### TASK OBJECTIVE:
Find each line holding the word "More" and give the total alone.

### GIVEN DATA:
────

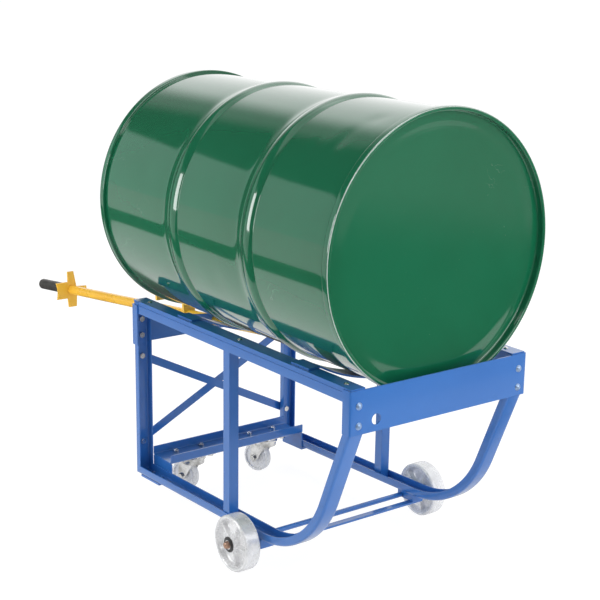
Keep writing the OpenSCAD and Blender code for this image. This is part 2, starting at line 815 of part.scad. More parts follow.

────

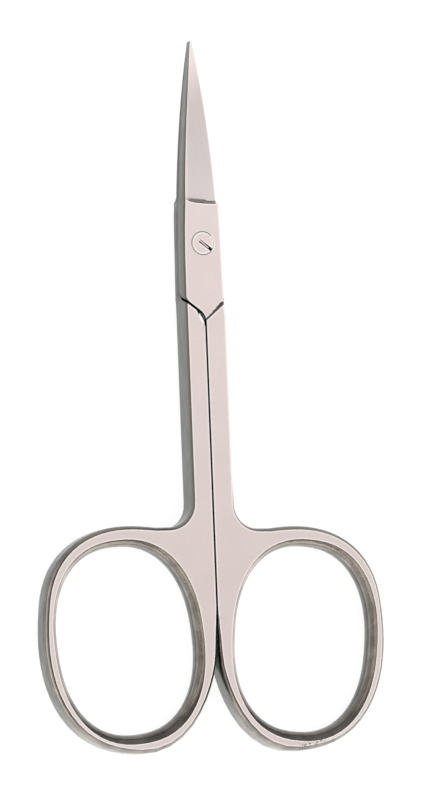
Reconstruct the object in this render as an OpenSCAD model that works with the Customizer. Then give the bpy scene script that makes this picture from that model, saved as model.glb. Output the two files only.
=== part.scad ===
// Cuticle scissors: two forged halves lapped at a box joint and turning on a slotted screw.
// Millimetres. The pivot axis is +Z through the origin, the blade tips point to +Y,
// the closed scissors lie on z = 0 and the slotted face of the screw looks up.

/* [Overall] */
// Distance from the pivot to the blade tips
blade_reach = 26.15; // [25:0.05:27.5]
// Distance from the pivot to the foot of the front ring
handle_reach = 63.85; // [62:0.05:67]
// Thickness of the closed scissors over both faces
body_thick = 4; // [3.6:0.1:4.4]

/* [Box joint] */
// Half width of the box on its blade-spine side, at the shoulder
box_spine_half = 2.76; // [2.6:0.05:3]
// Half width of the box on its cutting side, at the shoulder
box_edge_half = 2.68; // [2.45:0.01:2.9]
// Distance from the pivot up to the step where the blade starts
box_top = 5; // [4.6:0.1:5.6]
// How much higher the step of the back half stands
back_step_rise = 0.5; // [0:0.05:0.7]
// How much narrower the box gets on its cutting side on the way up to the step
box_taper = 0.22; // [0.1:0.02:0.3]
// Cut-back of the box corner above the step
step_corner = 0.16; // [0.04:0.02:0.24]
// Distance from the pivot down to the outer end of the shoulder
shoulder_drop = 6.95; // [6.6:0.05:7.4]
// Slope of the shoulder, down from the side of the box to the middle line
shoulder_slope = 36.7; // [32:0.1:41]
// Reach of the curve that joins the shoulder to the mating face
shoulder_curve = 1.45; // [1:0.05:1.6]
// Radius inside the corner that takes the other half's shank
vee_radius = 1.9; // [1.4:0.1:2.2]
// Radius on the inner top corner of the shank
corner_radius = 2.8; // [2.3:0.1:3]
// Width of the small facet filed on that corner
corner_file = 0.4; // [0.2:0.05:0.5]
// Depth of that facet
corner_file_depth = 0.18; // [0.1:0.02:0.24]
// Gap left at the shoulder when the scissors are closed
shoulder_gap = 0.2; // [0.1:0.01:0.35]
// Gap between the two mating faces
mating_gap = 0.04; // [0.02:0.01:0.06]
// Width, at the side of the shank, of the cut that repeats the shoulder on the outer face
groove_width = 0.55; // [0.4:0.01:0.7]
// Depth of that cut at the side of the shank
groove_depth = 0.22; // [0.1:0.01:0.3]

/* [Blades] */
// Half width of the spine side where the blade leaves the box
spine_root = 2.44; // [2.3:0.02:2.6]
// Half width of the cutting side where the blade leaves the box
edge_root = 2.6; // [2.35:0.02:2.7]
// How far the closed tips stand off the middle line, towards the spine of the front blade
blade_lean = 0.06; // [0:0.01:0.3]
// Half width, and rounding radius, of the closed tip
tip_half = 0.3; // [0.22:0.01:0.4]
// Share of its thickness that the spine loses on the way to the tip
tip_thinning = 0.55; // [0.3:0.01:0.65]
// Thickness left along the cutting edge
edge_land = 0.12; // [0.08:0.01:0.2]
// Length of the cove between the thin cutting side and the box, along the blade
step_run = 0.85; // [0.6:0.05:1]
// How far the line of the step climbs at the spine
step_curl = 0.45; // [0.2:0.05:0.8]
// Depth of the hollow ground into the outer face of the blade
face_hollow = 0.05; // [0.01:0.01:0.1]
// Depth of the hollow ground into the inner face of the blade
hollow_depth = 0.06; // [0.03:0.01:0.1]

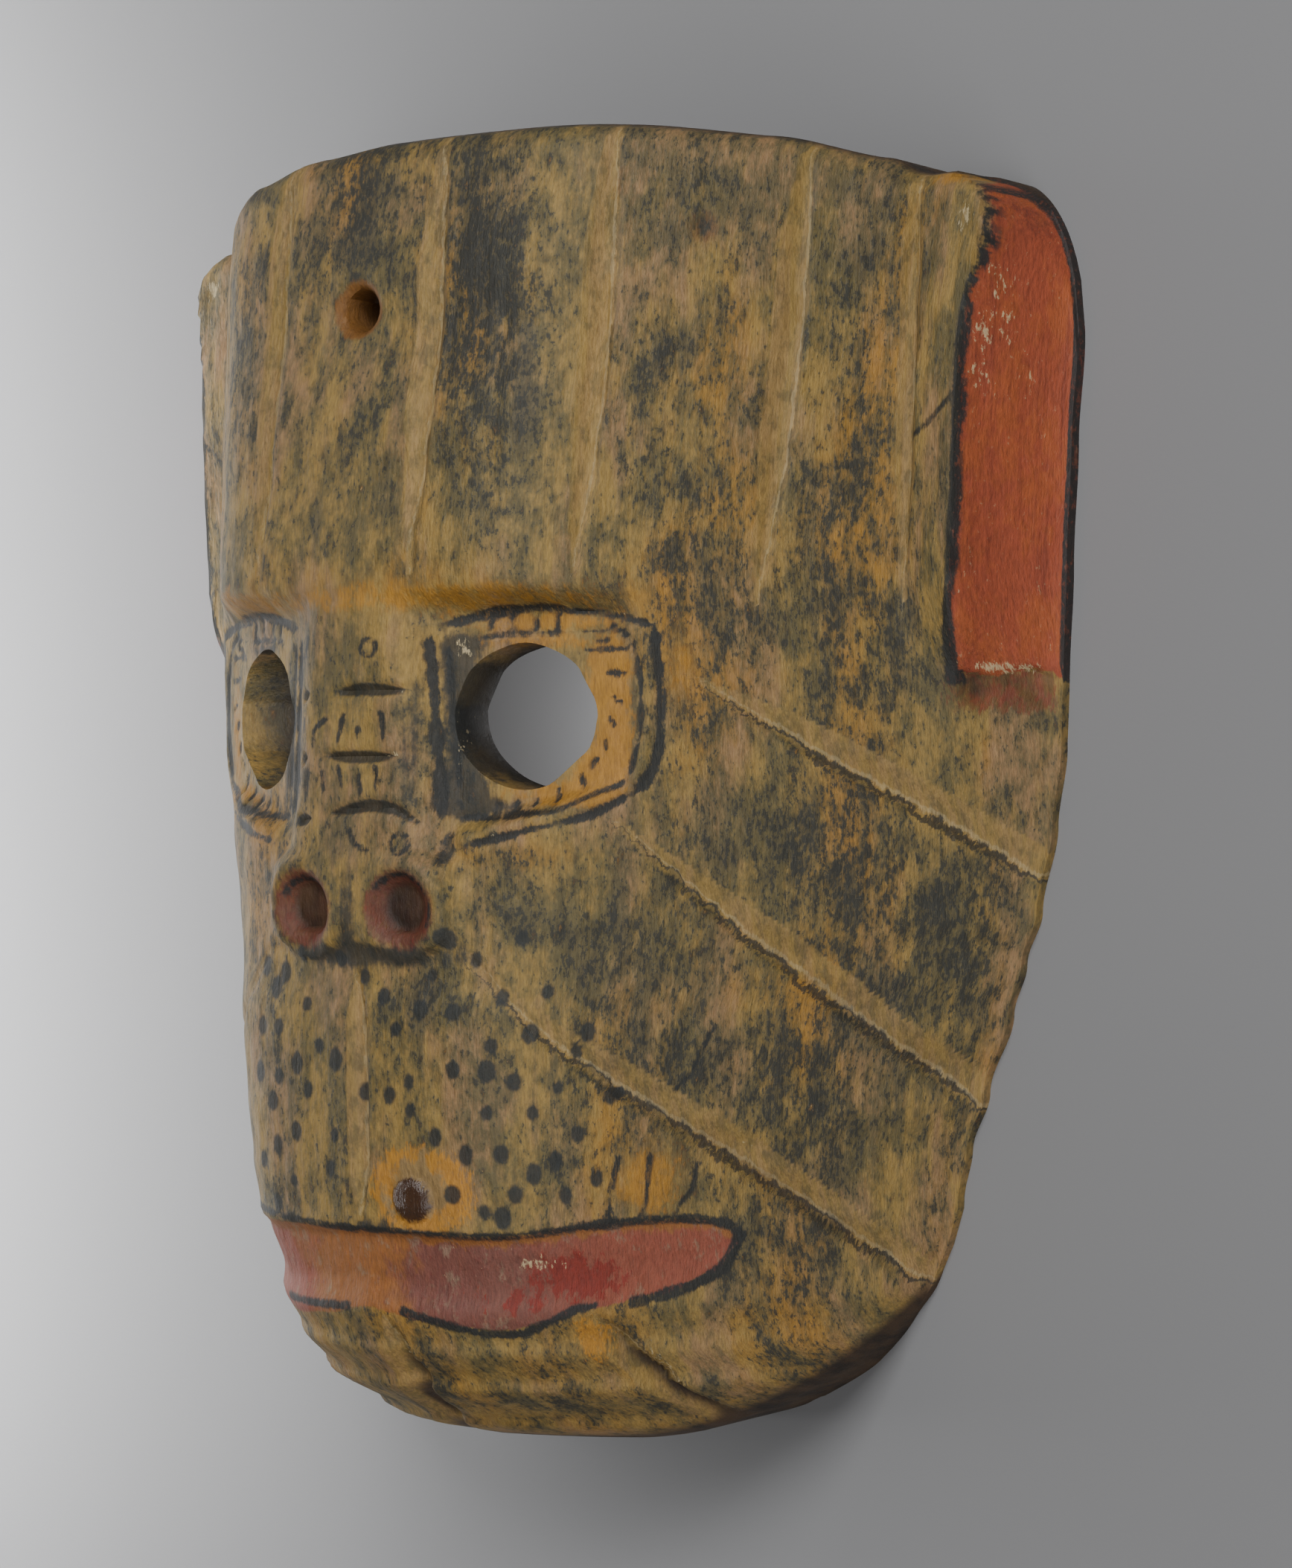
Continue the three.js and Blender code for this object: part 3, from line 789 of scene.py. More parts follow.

────

### COMPLETE ANSWER:
2